> **WRITTEN INSTRUCTION**:
Starting at the line that contains "obj.parent = None" and stopping at the line that contains "METRES = 0.001", repeat every line exactly, the two end lines included, and nothing else.

> **RECORDED INFORMATION**:
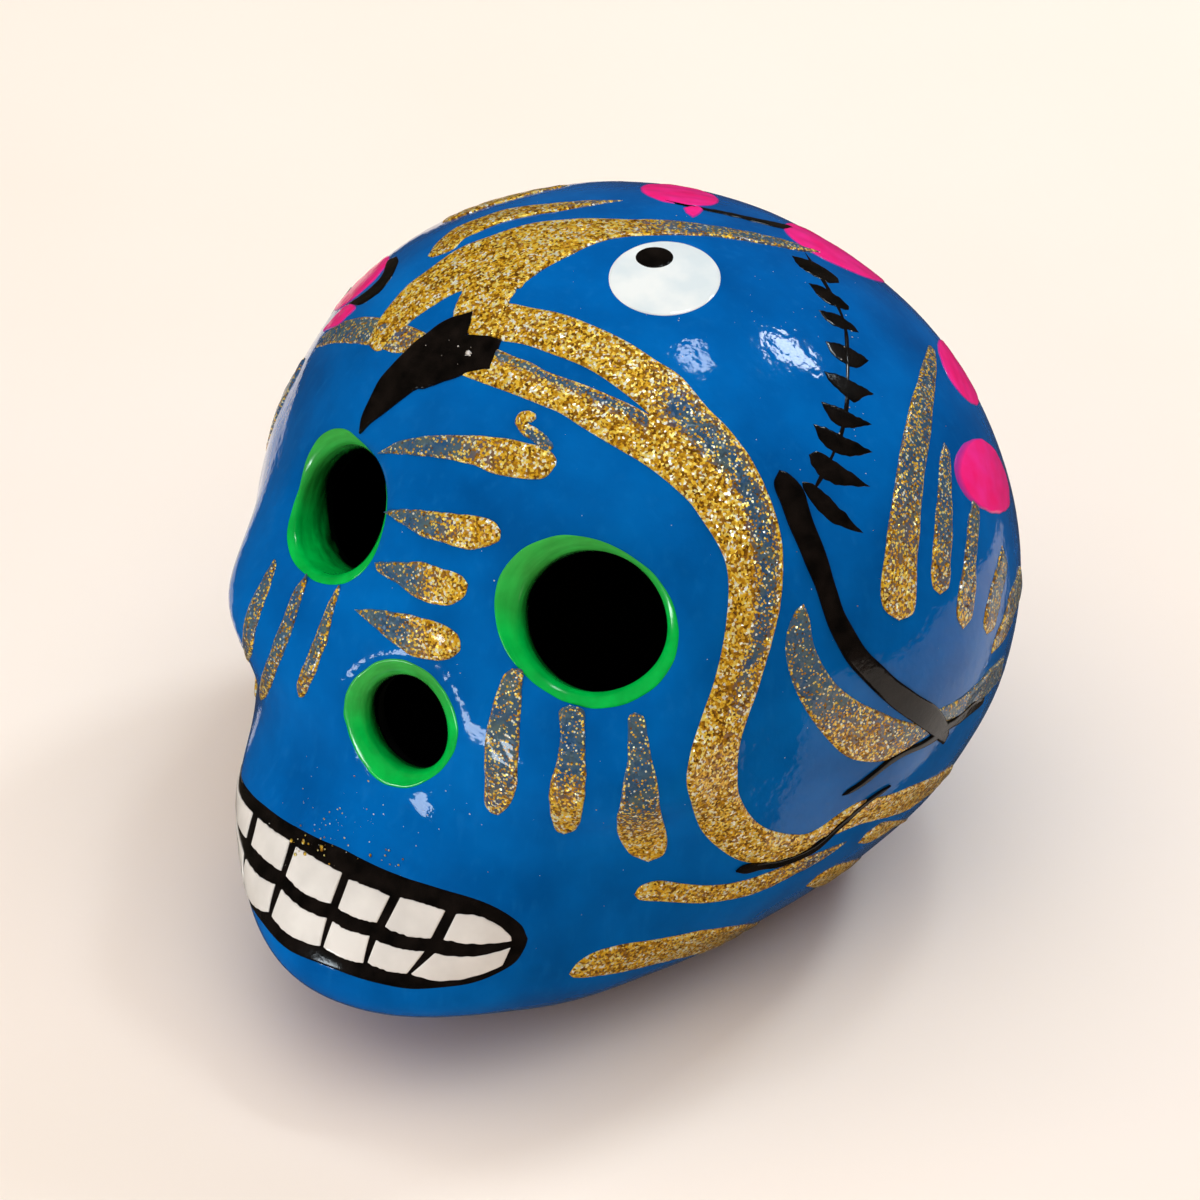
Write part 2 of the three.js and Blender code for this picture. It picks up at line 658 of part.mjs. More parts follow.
// Black leaf work on the side, in chart degrees
const SWEEP_FRONT_DEG = [
  [25, 25], [24.6, 21], [28.6, 13.9], [32.9, 6.8], [37.9, -0.2], [47.4, -7], [56, -9.8],
];
const SWEEP_BACK_DEG = [
  [25, 25], [27.4, 22], [31, 16], [35.3, 8.6], [40.3, 2.6], [48, -3], [56, -9.8],
];
const STEM_DEG = [[29, 22.5], [32, 27.5], [33.9, 35], [34.8, 44], [33.9, 51.9], [31.8, 60.5]];
const LEAVES_DEG = [
  [[27.4, 23.6], [37.5, 17.7]], [[28.2, 27.8], [37.7, 23.8]], [[28.7, 31.9], [38.3, 29]],
  [[29.9, 35.1], [38.3, 32.9]], [[30.5, 39.7], [38.4, 37.4]], [[31, 44.4], [38, 42.8]],
  [[30.4, 49.8], [37.1, 47.8]], [[29.3, 54.4], [36, 52]], [[28, 60], [35.2, 56.8]],
];
const EYEBROW_UPPER_DEG = [
  [-36.6, 32.6], [-37, 35.8], [-35.4, 40], [-31.3, 43.5], [-26, 45.4], [-23, 43.6],
];
const EYEBROW_LOWER_DEG = [
  [-36.6, 32.6], [-34.2, 33.6], [-30.4, 34.2], [-26, 35.2], [-22.6, 37], [-23, 43.6],
];

// Round marks: centre in chart degrees, its turn, and its size as a share of the full one
const EYEBALL_CENTRE_DEG = [7.9, 52.4];
const PUPIL_CENTRE_DEG = [6.6, 55.6];
const DOTS = [
  { centreDeg: [12.4, 76], turnDeg: 0, sizeShare: 1 },
  { centreDeg: [41, 70], turnDeg: 40, sizeShare: 1 },
  { centreDeg: [60, 51], turnDeg: 120, sizeShare: 1 },
  { centreDeg: [61.5, 30], turnDeg: 95, sizeShare: 1 },
  { centreDeg: [-43, 66], turnDeg: 55, sizeShare: 0.7 },
];

// A stem with its leaves, as one black coat
function branch() {
  let solid = toSolid(coat(stroke(STEM_DEG, STEM_HALF_WIDTH, () => 1, 10, 1)));
  for (const [from, to] of LEAVES_DEG) {
    solid = solid.add(toSolid(coat(stroke([from, to], LEAF_HALF_WIDTH, leafShare, 4, 1))));
  }
  return toGeometry(solid);
}

function eyeball() {
  const white = toSolid(coat(roundMark(EYEBALL_CENTRE_DEG, EYEBALL_HALF_LENGTH, EYEBALL_HALF_WIDTH, 0)));
  const hole = roundMark(PUPIL_CENTRE_DEG, PUPIL_HALF_LENGTH + CLEARANCE, PUPIL_HALF_WIDTH + CLEARANCE, 0);
  return toGeometry(white.subtract(coatCut(hole)));
}

// The long gold stroke, parted by a thin wedge of bare clay where its two strands begin
function swirl() {
  const whole = toSolid(coat(band(SWIRL_OUTER_DEG, SWIRL_INNER_DEG, 38, 4)));
  return toGeometry(whole.subtract(coatCut(band(SWIRL_GAP_UPPER_DEG, SWIRL_GAP_LOWER_DEG, 6))));
}

const paints = {
  blue: new THREE.MeshStandardMaterial({ color: 0x0a5fb4, roughness: 0.25 }),
  green: new THREE.MeshStandardMaterial({ color: 0x0cb154, roughness: 0.25 }),
  gold: new THREE.MeshStandardMaterial({ color: 0xc9971c, roughness: 0.5, metalness: 0.4 }),
  black: new THREE.MeshStandardMaterial({ color: 0x0c0c0d, roughness: 0.3 }),
  white: new THREE.MeshStandardMaterial({ color: 0xe9e7e2, roughness: 0.3 }),
  pink: new THREE.MeshStandardMaterial({ color: 0xff2f8c, roughness: 0.3 }),
};

const skull = new THREE.Group();

function add(name, geometry, paint) {
  const mesh = new THREE.Mesh(geometry, paints[paint]);
  mesh.name = name;
  skull.add(mesh);
}

for (const [name, geometry] of Object.entries(shells())) add(name, geometry, 'blue');
for (const [name, seat] of Object.entries(sockets)) add(name, socketLining(...seat), 'green');

add('mouth_lines', mouthLines(), 'black');
for (const row of ['upper', 'lower']) {
  for (let k = 0; k < TOOTH_EDGES_DEG.length - 1; k += 1) {
    add(`${row}_tooth_${k + 1}`, coat(tooth(row, k, 0)), 'white');
  }
}

// Strokes down the middle of the face and over the crown
BRIDGE_DROPS_DEG.forEach(([from, to], k) => {
  add(`bridge_drop_${k + 1}`, clearOfSockets(coat(drop([from, to], BRIDGE_DROP_HALF_WIDTHS[k]))), 'gold');
});
CROWN_STROKES_DEG.forEach((pointsDeg, k) => {
  add(`crown_stroke_${k + 1}`, coat(drop(pointsDeg, CROWN_STROKE_HALF_WIDTH, 12)), 'gold');
});
add('crown_arc', coat(band(ARC_UPPER_DEG, ARC_LOWER_DEG, 18)), 'gold');
add('eyebrow', clearOfSockets(coat(band(EYEBROW_UPPER_DEG, EYEBROW_LOWER_DEG, 12))), 'black');
add('eyeball', eyeball(), 'white');
add('pupil', coat(roundMark(PUPIL_CENTRE_DEG, PUPIL_HALF_LENGTH, PUPIL_HALF_WIDTH, 0)), 'black');
DOTS.forEach(({ centreDeg, turnDeg, sizeShare }, k) => {
  const mark = roundMark(centreDeg, DOT_HALF_LENGTH * sizeShare, DOT_HALF_WIDTH * sizeShare, turnDeg);
  add(`dot_${k + 1}`, coat(mark), 'pink');
});

// Strokes that both sides have
for (const [side, on] of Object.entries({ left: (patch) => patch, right: otherSide })) {
  CHEEK_DROPS_DEG.forEach((pointsDeg, k) => {
    const paint = coat(on(drop(pointsDeg, CHEEK_DROP_HALF_WIDTH)));
    add(`${side}_cheek_drop_${k + 1}`, clearOfSockets(paint), 'gold');
  });
  BACK_STROKES_DEG.forEach((pointsDeg, k) => {
    add(`${side}_back_stroke_${k + 1}`, coat(on(drop(pointsDeg, BACK_STROKE_HALF_WIDTHS[k]))), 'gold');
  });
  add(`${side}_crescent`, coat(on(band(CRESCENT_OUTER_DEG, CRESCENT_INNER_DEG, 12))), 'gold');
  add(`${side}_upper_jaw_stroke`, coat(on(band(UPPER_JAW_TOP_DEG, UPPER_JAW_BOTTOM_DEG, 9))), 'gold');
  add(`${side}_lower_jaw_stroke`, coat(on(band(LOWER_JAW_TOP_DEG, LOWER_JAW_BOTTOM_DEG, 9))), 'gold');
  add(`${side}_sweep`, coat(on(band(SWEEP_FRONT_DEG, SWEEP_BACK_DEG, 14))), 'black');
}
add('branch', branch(), 'black');
add('swirl', swirl(), 'gold');

export default skull;
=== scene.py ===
"""Painted clay skull: the fired clay shell, its socket linings, the painted teeth, the brush strokes in
gold glitter and black enamel, and the pink dots. Lengths are in millimetres until a mesh is made."""

import math

import bpy
import numpy as np
from mathutils import Matrix


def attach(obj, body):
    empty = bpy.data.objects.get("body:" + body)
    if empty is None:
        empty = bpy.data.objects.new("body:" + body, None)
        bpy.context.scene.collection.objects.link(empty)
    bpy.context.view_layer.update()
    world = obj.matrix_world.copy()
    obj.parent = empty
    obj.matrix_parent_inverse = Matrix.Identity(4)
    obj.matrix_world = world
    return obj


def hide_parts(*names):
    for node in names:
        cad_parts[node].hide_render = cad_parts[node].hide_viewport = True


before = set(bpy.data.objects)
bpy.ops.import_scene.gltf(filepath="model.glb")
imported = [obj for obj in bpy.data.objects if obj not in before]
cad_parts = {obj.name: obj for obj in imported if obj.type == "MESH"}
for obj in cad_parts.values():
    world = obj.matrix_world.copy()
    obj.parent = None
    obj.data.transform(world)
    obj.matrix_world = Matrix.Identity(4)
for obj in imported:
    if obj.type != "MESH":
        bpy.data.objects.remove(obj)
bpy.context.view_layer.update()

# Metres in a millimetre
METRES = 0.001

# The camera: where it looks from, how long its lens is, and how far it is rolled
CAMERA_TURN_DEG = 32.674
CAMERA_RISE_DEG = 37.872
CAMERA_ROLL_DEG = 2.54
CAMERA_AWAY = 755.25
CAMERA_AIM = np.array([0.09, -2.76, 37.45])
FOCAL_PX = 6144.64
PHOTO_SIDE_PX = 1200
SENSOR_WIDTH = 36.0

# The clay form, the same ellipsoids as the solids
CRANIUM_HALVES = (47.7, 47.0, 46.0)
CRANIUM_Y, CRANIUM_Z = 2.7, 40.5
CRANIUM_PITCH_DEG = -2.6
CRANIUM_WIDENING = 0.076
BROW_HALVES, BROW_Y, BROW_Z, BROW_BLEND = (27.0, 14.1, 15.4), -10.6, 60.0, 11.6
JAW_HALVES, JAW_Y, JAW_Z, JAW_BLEND = (24.8, 36.0, 14.2), -25.5, 17.0, 20.5
CHEEK_HALVES, CHEEK_X, CHEEK_Y, CHEEK_Z, CHEEK_BLEND = (13.6, 9.0, 5.3), 17.8, -32.7, 44.9, 12.0
WALL = 4.5
BASE_ROUNDING = 3.0
# Points of the skin are found along rays from here
HEART = np.array([0.0, -4.0, 31.0])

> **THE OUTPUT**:
    obj.parent = None
    obj.data.transform(world)
    obj.matrix_world = Matrix.Identity(4)
for obj in imported:
    if obj.type != "MESH":
        bpy.data.objects.remove(obj)
bpy.context.view_layer.update()

# Metres in a millimetre
METRES = 0.001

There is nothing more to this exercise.